A liquid crystal display has pixels, each with a gate line (receives gate signal) and a data line (receives data voltage). Each pixel has two sub-pixels. The first sub-pixel contains a transistor connected to the gate and data lines, which outputs the data voltage based on the gate signal, and a liquid crystal capacitor receiving that data voltage. The second sub-pixel also has a transistor connected to the gate and data lines, outputting data voltage, and a liquid crystal capacitor receiving that output. Additionally, the second sub-pixel has a resistor connected to its transistor and a sharing capacitor connected to the resistor. The sharing capacitor's first electrode receives the data voltage through the resistor, and its second electrode receives a storage voltage. The resistor is directly between the second liquid crystal capacitor and sharing capacitor. Both transistors connect to the same data line.
2. The liquid crystal display of claim 1 , wherein the first transistor and the second transistor are connected to a same gate line, the first liquid crystal capacitor is charged with a first pixel voltage during a high period of the gate signal, the second liquid crystal capacitor is charged with a second pixel voltage which has a substantially similar voltage level as the first pixel voltage, the first sharing capacitor shares an electric charge with the second liquid crystal capacitor after the high period of the gate signal to lower the second pixel voltage charged in the second liquid crystal capacitor.

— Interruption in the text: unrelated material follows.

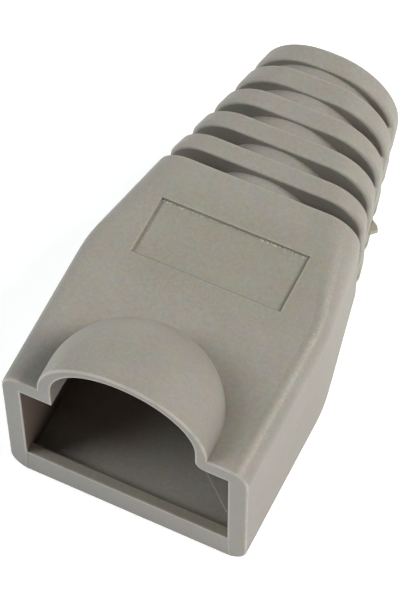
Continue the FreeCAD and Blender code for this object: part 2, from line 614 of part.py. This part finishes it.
# the right-hand corner of the ceiling is rounded where the hood starts
xr = v["pouch_x"] + v["pouch_rx"]
r = v["lip_round"]
zc = v["cavity_top"]
s = at_y("lip_round_profile", "-0.5", -0.5)
g0 = line(s, xr - 0.3, zc - 0.2, xr - 0.3, zc + r)
g1 = line(s, xr - 0.3, zc + r, xr, zc + r)
g2 = arc(s, xr + r, zc + r, r, 180, 270)
g3 = line(s, xr + r, zc, xr + r, zc - 0.2)
g4 = line(s, xr + r, zc - 0.2, xr - 0.3, zc - 0.2)
for p in ((g0, 2, g1, 1), (g1, 2, g2, 1), (g2, 2, g3, 1), (g3, 2, g4, 1), (g4, 2, g0, 1)):
    con(s, "Coincident", *p)
con(s, "Vertical", g0)
con(s, "Horizontal", g1)
con(s, "Vertical", g3)
con(s, "Horizontal", g4)
con(s, "Radius", g2, r, name="corner", bind="Dims.lip_round")
con(s, "DistanceX", -1, 1, g2, 1, xr, name="slot_edge", bind="Dims.pouch_x + Dims.pouch_rx")
con(s, "DistanceY", -1, 1, g2, 2, zc, name="ceiling", bind="Dims.cavity_top")
con(s, "Horizontal", g2, 1, g2, 3)
con(s, "Vertical", g2, 2, g2, 3)
con(s, "DistanceY", g4, 1, g2, 2, 0.2, name="below", bind="0.2")
con(s, "DistanceX", g1, 1, g1, 2, 0.3, name="inside", bind="0.3")
pocket("lip_rounding", s, 2.6, "2.6")

# the lip's front face stands back a little from the side walls, which splay towards the base
s = at_y("lip_face_profile", "-1", -1.0)
cw, zt = v["cavity_w"], v["lip_top"] + 0.3
cb = cw + v["lip_splay"]
g0 = line(s, -cw, zt, cw, zt)
g1 = line(s, cw, zt, cb, -1)
g2 = line(s, cb, -1, -cb, -1)
g3 = line(s, -cb, -1, -cw, zt)
for p in ((g0, 2, g1, 1), (g1, 2, g2, 1), (g2, 2, g3, 1), (g3, 2, g0, 1)):
    con(s, "Coincident", *p)
con(s, "Symmetric", g0, 1, g0, 2, -2)
con(s, "Symmetric", g2, 1, g2, 2, -2)
con(s, "DistanceX", -1, 1, g0, 2, cw, name="half_width", bind="Dims.cavity_w")
con(s, "DistanceX", -1, 1, g1, 2, cb, name="half_base", bind="Dims.cavity_w + Dims.lip_splay")
con(s, "DistanceY", -1, 1, g0, 2, zt, name="top", bind="Dims.lip_top + 0.3")
con(s, "DistanceY", -1, 1, g1, 2, -1, name="bottom", bind="-1")
pocket("lip_face", s, 1.0 + v["lip_set"], "1 + Dims.lip_set")

# ---------------------------------------------------------------- top panel
tilt = math.degrees(math.atan2(v["bend_top"] - v["shoulder_top"], v["shoulder_y"] - v["bend_y"]))
s = sketch("panel_profile", "XY_Plane", V(0, 0, v["bend_top"] + 0.021), FreeCAD.Rotation(V(1, 0, 0), -tilt))
rectangle(s, -v["panel_w"], v["panel_y"], v["panel_w"], v["panel_y"] + v["panel_len"], "Dims.panel_w", "Dims.panel_y", "Dims.panel_y + Dims.panel_len")
top_here = v["bend_top"] + v["bend_y"] * math.tan(math.radians(tilt))
s.AttachmentOffset = FreeCAD.Placement(V(0, 0, top_here + 0.3), FreeCAD.Rotation(V(1, 0, 0), -tilt))
pocket("panel", s, v["panel_deep"] + 0.3, "Dims.panel_deep + 0.3")

# ---------------------------------------------------------------- gate mark
s = sketch("gate_profile", "XY_Plane", V(0, 0, v["gate_z"]))
s.setExpression("AttachmentOffset.Base.z", "Dims.gate_z")
pts = [(5.1, 20.29), (5.38, 20.29), (5.73, 20.05), (5.86, 19.83), (5.53, 19.51), (5.1, 19.44)]
ids = []
for i in range(len(pts)):
    a, b = pts[i], pts[(i + 1) % len(pts)]
    ids.append(line(s, a[0], a[1], b[0], b[1]))
for i in range(len(ids)):
    con(s, "Coincident", ids[i], 2, ids[(i + 1) % len(ids)], 1)
before = volume()
gate = body.newObject("PartDesign::Pad", "gate_mark")
gate.Profile = s
gate.Length = v["gate_high"]
gate.setExpression("Length", "Dims.gate_high")
gate.Reversed = True
if not volume() > before:
    raise RuntimeError("gate mark adds nothing")

# ---------------------------------------------------------------- place, test, write
body.Placement = FreeCAD.Placement(V(0, -v["total_len"] / 2, 0), FreeCAD.Rotation())
body.setExpression("Placement.Base.y", "-Dims.total_len / 2")
doc.recompute()

problems = []
for o in doc.Objects:
    if "Invalid" in o.State or "Error" in o.State:
        problems.append("%s %s" % (o.Name, o.State))
shape = body.Shape
if shape.isNull() or not shape.isValid():
    problems.append("boot shape is null or not valid")
if len(shape.Solids) != 1:
    problems.append("boot has %d solids" % len(shape.Solids))
if problems:
    raise RuntimeError("; ".join(problems))
b = shape.optimalBoundingBox()
print("boot: volume %.2f mm3, box %.3f..%.3f, %.3f..%.3f, %.3f..%.3f, faces %d" % (shape.Volume, b.XMin, b.XMax, b.YMin, b.YMax, b.ZMin, b.ZMax, len(shape.Faces)))
shape.exportStep("parts/boot.step")
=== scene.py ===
import math

import bpy
from mathutils import Matrix, Vector

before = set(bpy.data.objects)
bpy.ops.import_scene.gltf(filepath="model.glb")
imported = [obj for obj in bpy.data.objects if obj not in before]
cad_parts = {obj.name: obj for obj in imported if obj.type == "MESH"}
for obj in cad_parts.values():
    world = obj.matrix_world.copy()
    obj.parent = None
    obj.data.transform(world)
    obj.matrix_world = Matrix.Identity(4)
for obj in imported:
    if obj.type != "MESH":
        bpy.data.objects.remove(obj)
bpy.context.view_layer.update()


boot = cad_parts["boot"]

# ---------------------------------------------------------------- camera
AZ, EL, ROLL = math.radians(25.77), math.radians(59.3), math.radians(-0.2)
EYE = Vector((0.031243, -0.068595, 0.129450))
ca, sa, ce, se = math.cos(AZ), math.sin(AZ), math.cos(EL), math.sin(EL)
right = Vector((ca, sa, 0.0))
fwd = Vector((-sa * ce, ca * ce, -se))
up = Vector((-sa * se, ca * se, ce))
r2 = right * math.cos(ROLL) + up * math.sin(ROLL)
u2 = up * math.cos(ROLL) - right * math.sin(ROLL)
cam_data = bpy.data.cameras.new("camera")
cam_data.sensor_width = 36.0
cam_data.lens = 2655.0 / 601.0 * 36.0
cam_data.clip_start = 0.005
cam_data.clip_end = 10.0
cam = bpy.data.objects.new("camera", cam_data)
cam.matrix_world = Matrix((
    (r2.x, u2.x, -fwd.x, EYE.x),
    (r2.y, u2.y, -fwd.y, EYE.y),
    (r2.z, u2.z, -fwd.z, EYE.z),
    (0, 0, 0, 1)))
bpy.context.scene.collection.objects.link(cam)
bpy.context.scene.camera = cam

bpy.context.scene.view_settings.view_transform = "Standard"


# ---------------------------------------------------------------- material helpers
def material(name):
    m = bpy.data.materials.new(name)
    m.use_nodes = True
    t = m.node_tree
    t.nodes.clear()
    return m, t


def node(t, kind, **props):
    n = t.nodes.new(kind)
    for k, val in props.items():
        setattr(n, k, val)
    return n


def plug(t, socket, value):
    if isinstance(value, (int, float, tuple)):
        socket.default_value = value
    else:
        t.links.new(value, socket)


def noise(t, coord, scale, detail, rough=0.5, distortion=0.0):
    n = node(t, "ShaderNodeTexNoise")
    n.inputs["Scale"].default_value = scale
    n.inputs["Detail"].default_value = detail
    n.inputs["Roughness"].default_value = rough
    n.inputs["Distortion"].default_value = distortion
    t.links.new(coord, n.inputs["Vector"])
    return n.outputs["Fac"]


def span(t, value, a, b, c, d, smooth=False):
    n = node(t, "ShaderNodeMapRange")
    n.interpolation_type = "SMOOTHSTEP" if smooth else "LINEAR"
    plug(t, n.inputs[0], value)
    for i, x in zip((1, 2, 3, 4), (a, b, c, d)):
        n.inputs[i].default_value = x
    return n.outputs[0]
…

The liquid crystal display described above has the two transistors (for each pixel) connected to the same gate line. The first liquid crystal capacitor charges to a first pixel voltage during the gate signal's high period. The second liquid crystal capacitor charges to a second pixel voltage, initially almost the same as the first. After the gate signal's high period, the sharing capacitor shares charge with the second liquid crystal capacitor, lowering the second pixel voltage.
4. The liquid crystal display of claim 2 , further comprising a second sharing capacitor connected between the first sharing capacitor and the first liquid crystal capacitor, wherein the first pixel voltage charged in the first liquid crystal capacitor increases due to a voltage coupling of the second sharing capacitor after the high period of the gate signal.
The liquid crystal display as described with the sharing capacitor reducing the second pixel voltage also includes a second sharing capacitor. This second sharing capacitor connects between the first sharing capacitor (which reduces the second pixel voltage) and the first liquid crystal capacitor. After the gate signal's high period, voltage coupling from the second sharing capacitor increases the first pixel voltage held in the first liquid crystal capacitor.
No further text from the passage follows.